Here are some tips to ensure you interview the right candidates:

  1. Hire a recruiter who specializes in your industry – they invest the time to source top-notch candidates and weed out unqualified individuals.
  2. Tap into social media – LinkedIn is a mecca for talent, let your contacts know you’re hiring and ask them to help you spread the word. Share your posting on Twitter. Read this article on job searching via social media.
  3. Word of mouth – In addition to social media, let your friends, family and professional network know about the position you’re trying to fill.
  4. Be compelling (but realistic) – Intrigue strong candidates with a compelling job description that clearly outlines the details of the job and offers a peek into the personality of your company. In order to compete against larger organizations, be sure your compensation package is enticing. I really liked Totango’s posting for Front End Engineer.
  5. Boast about success – Startups can be a risky decision for candidates. Assure your short list of candidates that your organization is growing – assure them with facts.

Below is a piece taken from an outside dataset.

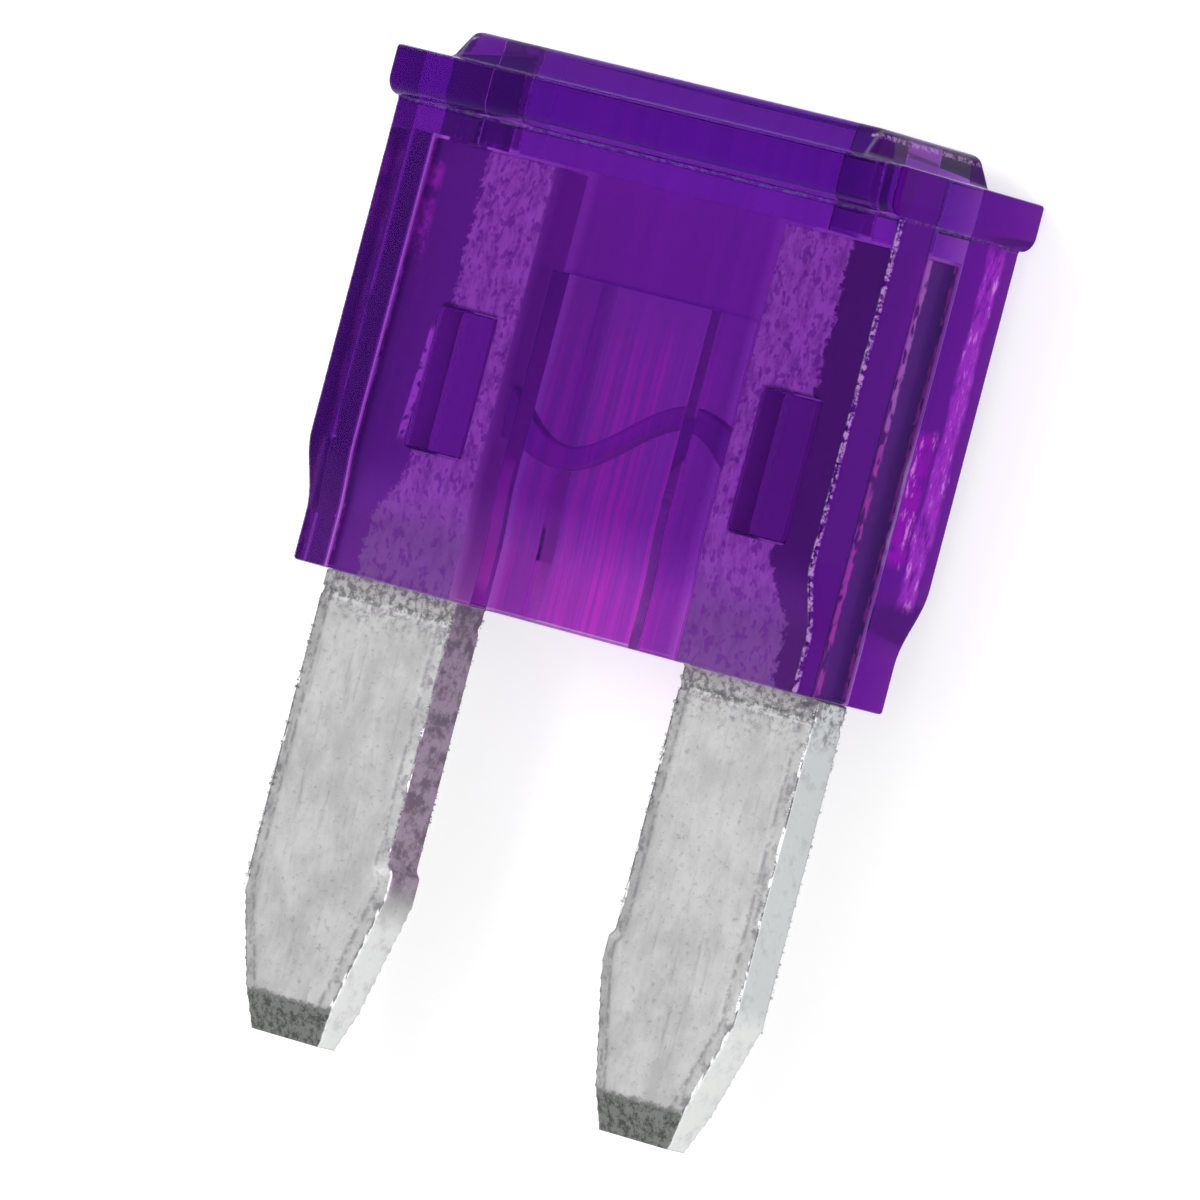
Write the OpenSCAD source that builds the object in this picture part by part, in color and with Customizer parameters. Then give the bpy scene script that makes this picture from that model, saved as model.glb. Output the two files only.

It’s always hard to find the right people.  For a small company, personality is the most important quality.  It’s hard to read a resume and know that someone’s got the right stuff for a startup.  People are a startup’s most important asset: the right team is unstoppable.

I prefer to source candidates with less experience and more enthusiasm.  It’s easier to train people and harness excitement. We try to get the word out through multiple channels (job postings, employee/friend referrals/etc.)

Looking For a Job?

Whether you’re applying to a startup or larger organization, always put your best face forward. This means personalizing all salutations, tweaking your cover letter and spell checking your submission.

Remember:

  1. Spell check your work and have a professional proofread.
  2. Ensure that the job is applicable to your skill sets.
  3. Apply for jobs in the country you live in.
  4. Double check that you attached your resumé.
  5. Apply once; submitting everyday, for a week, won’t work in your favor.
  6. Don’t try too hard by using ‘big words’.
  7. Do not refer yourself in the third person.

 You might not make as much money, travel or get the perks offered by a big company (though when a startup ‘makes it’, the payoff can be quite lucrative for employees).  But, you’re exposed to more challenges and opportunities at a smaller company.  It’s a great stepping-stone for many people, to learn new skill sets they wouldn’t get elsewhere.

Finding the ideal candidate takes time and patience – so does finding the right job. But when you find a perfect fit, it’s a win-win relationship and everyone is happy.

P.S. I thought I would add some humour to this post by sharing some excerpts from our current search for an Intermediate PHP Developer for our Toronto office.

Sadly, this poor guy is living in a make-believe world

  • To be engaged in a real life environment to apply programming skills and devotion to the solution of problems

Startups are looking for local talent and aren’t prepared to sponsor/fund work visas. We had scores of applicants from Russia, Ireland, India, etc.

  • I am currently looking to work in Canada including sponsorship for a work visa.
  • I’d like to find a job outside Ukraine, but my current employer do not provide help with visa application. I’m really interested in vacancy you’ve posted, as it seems that I will meet not a trivial tasks and challenges while working with you.

Not all companies are bilingual. Reply to job postings in the preferred language.

  • Réalisation de supports de cours en C++ pour un centre de formation à distance et correction de copies des élèves

We weren’t quite sure what to make of this:

Understanding from a reliable source that you are going to expand your organization and that’s why some posts are lying vacant under your kind Disposal, I would like to offer myself as one of the for same.

As regards my educational qualification and fitness for the post my Curriculum Vitae (CV) is enclosed in support of my candidatures for your kind perusal and sympathetic consideration.

I hope my application will receive favorable consideration at your hands and you will be kind enough to give me privilege of an interview.